8月初旬と、会期終了間際の8月末の2回、いってきました。
初回に会場に脚を踏み入れた方は、初期の二作品の映像をまず観ることになっただろう。
「咳をする男」(L'homee qui touse /1969)と「なめる男」。
密室で咳をし、苦悶の中(仮面によって顔はみえない)で血のようなものを吐き続けながら嘔吐し咳をする男を見るはずである。その音声は隣の展示室にも響いている。我々は初めてみたときに、死や拷問、苦痛の歴史のようなものの恐怖に駆られるはずである。
だが、ボルタンスキーが描いたのは「咳をする男」である。それだけであるはずだが、私たちには深い印象が刻まれてしまう。また「なめる男」もどこかタブーのような犯罪めいたものを感じるであろう。しかし仮面をかぶった男が、人形(リアルではない)の女性を「舐める」だけ、なのである。
ここの映像を見たときに、すぐに思ったのは「ペルソナ」という人間の本性を覆い隠す仮面のことであり、もう一つは、いくつかの抽出された視覚情報によって、我々はすでにある知識によって意味を持とうとするはずだ。恐怖や不安といった感情からそうなるのだ。「一体この映像は何なのか」ということを、感覚のレベルと観察と、実のところ何なのか?ということをあわせて観られるかどうか?
形あるものは崩れる、大理石を使わないモニュメントや小さい頃の思い出の品を粘土でつくり、薄暗い展示室内の古びた金属製の引き出しを模した展示台に、目の細かい金網が貼られている。
私たちは、何か過去の凄惨な事柄の遺物のように感じ、それをゆっくりと凝視する。
展示室内のモノクロのポートフォリオは死者を思わせるからだ。
影(天使(Ombre/L'ange)は展示室と展示室の間の小部屋の天上でゆっくりと影としてまわっている。
最初に興味深く思ったのは、仕切られた白い展示室内にある「影(Ombre)」だった。
鑑賞者はこの作品を、三つの窓からみることになる。
壁に写る横顔は、嘆いているのか笑っているのか憤っているのか嘲笑しているのかわからない。
メキシコの死者の日のように、骸骨たちの模型が吊るされ、影は壁面3方面に写されている。
いずれもどの方向からみても異なるものに見えるのだ。
しかしもっと重要なことは、この作品のしかけがわかるようにできていることだ。
映し出されるものをみるだけでは、不十分である。
照明につるされたこの薄い金属板(死や群衆、無関心な笑いなどをあらわすようなオブジェ)は、スポットライトで照らされて、送風機でおくられた風によって、揺れていて、その不規則な影の様子と沈黙が私たちに何かしらのインプレッションを与える。そしてその仕掛けをボルタンスキーは開示しているのだ。
あなたが観ているものは、影であり、その仕掛けと実体はこのようなモノを送風機で揺らし、光をあて、いくつかの角度からことなるものを見せる装置なのですよ、と。
もうお気づきかと思うが、これはプラトンの「ポリテイア」で語られる「洞窟の比喩」のモデルをミニマムに作品化したものに見える。それもアイロニーに満ちていて、ユーモラスかつ少しばかりの恐怖や不安を感じるもの。
私たちが目にして抱く感覚は、果たして実態であるのか?
テレビに映し出されるものや、演出されたものを視聴者は通常知る事はない。
そして一つの視覚情報によって感情的になったり、混乱したりするのである。
死者たち、そして生命あるもの、形あるものが崩れていくこと、記憶、忘却、そういったものをボルタンスキーは描き出している。
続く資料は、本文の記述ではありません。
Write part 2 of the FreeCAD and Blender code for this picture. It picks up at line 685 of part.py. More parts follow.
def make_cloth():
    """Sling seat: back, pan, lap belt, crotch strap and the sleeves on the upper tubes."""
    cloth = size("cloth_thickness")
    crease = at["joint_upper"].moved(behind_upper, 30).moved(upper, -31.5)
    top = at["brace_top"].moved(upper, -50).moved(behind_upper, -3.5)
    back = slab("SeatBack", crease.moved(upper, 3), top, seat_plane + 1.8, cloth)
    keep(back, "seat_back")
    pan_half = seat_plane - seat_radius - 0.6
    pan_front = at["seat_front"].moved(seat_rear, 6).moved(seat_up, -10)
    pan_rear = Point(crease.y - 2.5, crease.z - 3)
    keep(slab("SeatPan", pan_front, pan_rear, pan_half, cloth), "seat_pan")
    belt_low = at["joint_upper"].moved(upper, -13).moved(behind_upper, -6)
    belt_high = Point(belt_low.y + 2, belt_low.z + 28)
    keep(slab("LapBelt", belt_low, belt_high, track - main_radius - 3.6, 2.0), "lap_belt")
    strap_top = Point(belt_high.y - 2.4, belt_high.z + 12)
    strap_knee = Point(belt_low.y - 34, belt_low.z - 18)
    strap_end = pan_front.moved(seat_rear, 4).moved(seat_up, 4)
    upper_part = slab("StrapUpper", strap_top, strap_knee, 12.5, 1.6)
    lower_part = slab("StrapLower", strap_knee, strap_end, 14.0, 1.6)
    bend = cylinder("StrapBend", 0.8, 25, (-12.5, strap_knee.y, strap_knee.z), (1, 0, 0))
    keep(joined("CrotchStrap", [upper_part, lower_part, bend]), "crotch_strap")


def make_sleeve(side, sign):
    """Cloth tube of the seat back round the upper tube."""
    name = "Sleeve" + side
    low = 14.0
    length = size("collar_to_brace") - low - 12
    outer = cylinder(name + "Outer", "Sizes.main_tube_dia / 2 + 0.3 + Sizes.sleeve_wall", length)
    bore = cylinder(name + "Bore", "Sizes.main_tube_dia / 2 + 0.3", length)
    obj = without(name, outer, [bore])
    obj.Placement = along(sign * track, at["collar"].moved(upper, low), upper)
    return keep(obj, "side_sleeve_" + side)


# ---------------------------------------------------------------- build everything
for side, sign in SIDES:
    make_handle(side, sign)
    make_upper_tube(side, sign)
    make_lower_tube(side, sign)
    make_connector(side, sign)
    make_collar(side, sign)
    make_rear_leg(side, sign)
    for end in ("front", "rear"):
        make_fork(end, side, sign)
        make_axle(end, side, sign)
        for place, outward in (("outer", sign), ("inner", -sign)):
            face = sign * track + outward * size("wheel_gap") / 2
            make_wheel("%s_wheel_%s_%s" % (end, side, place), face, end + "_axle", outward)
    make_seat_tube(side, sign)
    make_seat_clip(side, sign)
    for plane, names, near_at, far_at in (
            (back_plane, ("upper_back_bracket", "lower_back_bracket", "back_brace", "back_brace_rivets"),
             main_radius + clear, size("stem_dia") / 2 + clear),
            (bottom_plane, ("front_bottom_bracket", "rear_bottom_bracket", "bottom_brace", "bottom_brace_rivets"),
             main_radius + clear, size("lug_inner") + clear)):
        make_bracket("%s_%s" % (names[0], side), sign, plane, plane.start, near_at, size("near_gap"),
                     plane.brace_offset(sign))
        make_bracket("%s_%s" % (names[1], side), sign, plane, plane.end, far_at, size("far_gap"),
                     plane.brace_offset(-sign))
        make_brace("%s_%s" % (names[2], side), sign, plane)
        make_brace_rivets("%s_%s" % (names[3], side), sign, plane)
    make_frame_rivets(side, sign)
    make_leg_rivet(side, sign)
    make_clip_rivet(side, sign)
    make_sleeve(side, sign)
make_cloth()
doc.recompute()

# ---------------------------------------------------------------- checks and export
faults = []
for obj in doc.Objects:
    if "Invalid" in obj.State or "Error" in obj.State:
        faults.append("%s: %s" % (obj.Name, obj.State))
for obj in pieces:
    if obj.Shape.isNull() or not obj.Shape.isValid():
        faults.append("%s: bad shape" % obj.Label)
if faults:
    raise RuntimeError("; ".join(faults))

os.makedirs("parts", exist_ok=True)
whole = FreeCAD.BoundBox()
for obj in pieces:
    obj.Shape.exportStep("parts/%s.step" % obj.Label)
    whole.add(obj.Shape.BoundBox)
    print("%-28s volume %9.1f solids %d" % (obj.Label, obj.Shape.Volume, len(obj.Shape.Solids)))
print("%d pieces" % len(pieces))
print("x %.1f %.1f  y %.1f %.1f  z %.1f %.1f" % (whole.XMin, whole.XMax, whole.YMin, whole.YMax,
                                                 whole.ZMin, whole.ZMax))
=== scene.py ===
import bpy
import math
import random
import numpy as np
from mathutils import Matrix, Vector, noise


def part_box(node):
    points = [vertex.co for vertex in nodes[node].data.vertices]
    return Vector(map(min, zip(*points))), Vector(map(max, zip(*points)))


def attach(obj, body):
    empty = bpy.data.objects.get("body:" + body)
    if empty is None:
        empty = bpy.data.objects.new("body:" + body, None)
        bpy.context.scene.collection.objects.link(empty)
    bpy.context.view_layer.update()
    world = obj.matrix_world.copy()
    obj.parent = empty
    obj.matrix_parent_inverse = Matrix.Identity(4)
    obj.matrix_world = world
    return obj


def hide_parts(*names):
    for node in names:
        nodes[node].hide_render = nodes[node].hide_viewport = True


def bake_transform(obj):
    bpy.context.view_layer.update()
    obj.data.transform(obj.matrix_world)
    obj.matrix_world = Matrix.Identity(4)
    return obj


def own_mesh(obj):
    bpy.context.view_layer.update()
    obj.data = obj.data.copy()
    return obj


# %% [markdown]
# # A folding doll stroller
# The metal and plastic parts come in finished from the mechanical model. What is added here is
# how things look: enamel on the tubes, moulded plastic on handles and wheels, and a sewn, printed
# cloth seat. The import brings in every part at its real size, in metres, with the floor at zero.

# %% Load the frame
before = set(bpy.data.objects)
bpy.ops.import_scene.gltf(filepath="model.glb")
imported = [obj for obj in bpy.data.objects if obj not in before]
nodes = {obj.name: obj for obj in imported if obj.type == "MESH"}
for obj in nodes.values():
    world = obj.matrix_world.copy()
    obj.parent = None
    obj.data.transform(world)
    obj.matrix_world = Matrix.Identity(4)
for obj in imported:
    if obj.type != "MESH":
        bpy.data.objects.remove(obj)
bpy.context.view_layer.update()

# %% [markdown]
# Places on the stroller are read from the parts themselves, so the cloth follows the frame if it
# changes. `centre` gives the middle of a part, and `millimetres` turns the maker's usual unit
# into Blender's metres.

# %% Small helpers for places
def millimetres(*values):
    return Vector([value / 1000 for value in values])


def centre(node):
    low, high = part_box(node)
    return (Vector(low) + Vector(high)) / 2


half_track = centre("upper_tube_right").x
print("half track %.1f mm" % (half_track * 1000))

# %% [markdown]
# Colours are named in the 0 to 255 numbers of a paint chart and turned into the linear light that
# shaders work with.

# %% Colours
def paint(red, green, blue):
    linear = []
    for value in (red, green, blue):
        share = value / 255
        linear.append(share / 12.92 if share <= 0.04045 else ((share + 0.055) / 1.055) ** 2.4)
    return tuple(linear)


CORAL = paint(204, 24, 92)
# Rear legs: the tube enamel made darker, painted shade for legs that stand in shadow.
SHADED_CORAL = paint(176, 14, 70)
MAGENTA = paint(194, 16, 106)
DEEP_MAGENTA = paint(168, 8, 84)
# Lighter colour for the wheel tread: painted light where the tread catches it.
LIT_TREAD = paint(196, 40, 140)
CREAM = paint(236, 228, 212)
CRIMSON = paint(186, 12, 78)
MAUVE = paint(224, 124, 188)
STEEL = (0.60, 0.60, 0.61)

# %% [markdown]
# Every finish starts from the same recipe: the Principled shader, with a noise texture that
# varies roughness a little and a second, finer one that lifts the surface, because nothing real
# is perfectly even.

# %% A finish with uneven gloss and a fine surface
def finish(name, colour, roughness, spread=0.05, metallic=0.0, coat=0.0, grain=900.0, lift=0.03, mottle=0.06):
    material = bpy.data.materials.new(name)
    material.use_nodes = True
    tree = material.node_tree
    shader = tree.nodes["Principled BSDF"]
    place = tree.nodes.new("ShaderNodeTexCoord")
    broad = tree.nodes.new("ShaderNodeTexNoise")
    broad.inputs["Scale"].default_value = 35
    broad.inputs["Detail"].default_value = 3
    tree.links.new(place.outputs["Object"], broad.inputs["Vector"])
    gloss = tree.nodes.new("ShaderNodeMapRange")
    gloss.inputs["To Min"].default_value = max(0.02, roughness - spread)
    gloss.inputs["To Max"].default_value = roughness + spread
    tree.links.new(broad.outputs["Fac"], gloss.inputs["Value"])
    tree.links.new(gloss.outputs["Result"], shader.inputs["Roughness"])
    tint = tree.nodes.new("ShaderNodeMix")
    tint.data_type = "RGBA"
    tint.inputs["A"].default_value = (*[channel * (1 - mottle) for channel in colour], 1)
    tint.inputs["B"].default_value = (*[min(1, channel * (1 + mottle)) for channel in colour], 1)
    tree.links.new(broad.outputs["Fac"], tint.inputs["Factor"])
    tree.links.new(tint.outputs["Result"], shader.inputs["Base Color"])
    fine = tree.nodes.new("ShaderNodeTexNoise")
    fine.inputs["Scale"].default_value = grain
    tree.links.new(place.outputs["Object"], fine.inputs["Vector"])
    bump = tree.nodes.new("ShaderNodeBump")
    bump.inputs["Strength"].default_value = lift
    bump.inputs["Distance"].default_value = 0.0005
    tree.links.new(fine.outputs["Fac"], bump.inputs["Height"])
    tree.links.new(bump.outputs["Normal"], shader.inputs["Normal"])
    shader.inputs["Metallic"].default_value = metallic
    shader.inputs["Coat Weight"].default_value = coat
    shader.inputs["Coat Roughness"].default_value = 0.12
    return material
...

地下のミュージアムショップ前で50分にわたるドキュメンタリーが放送されていたが、多くの人は会場で撮影し、恐いとか死を感じるといった体験で会場を後にしたのではないかと思っている。
このドキュメンタリーで重要なことは、ボルタンスキーは私の作品にはある種の滑稽さ、というものを加味していると言っているがそのとおり、だと思った。


私たちは真に受け取らねばならない意味やメッセージ、記憶や歴史と、つねに巻き込まれていく表層の境界を意識しておくことが必要だと思うし、それには感じることと、考えること、生と死の両方の価値を認めることなのではないか?と考えていた。


最初に展示をみたときには、ロベルト・エスポジトの「ペルソナ」「ゾーエー」の概念を思い出していた。
最初の展示には娘といったのだが、再度行ったときは仏文好きな身内と行った。
その人と感想を語ったのだが、モーリス・ブランショの「至高者」と「アミナダブ」を思い出した、と言っていた。

大規模な回顧展ということで、見逃さずに展示会場に脚を運べて良かったと思う。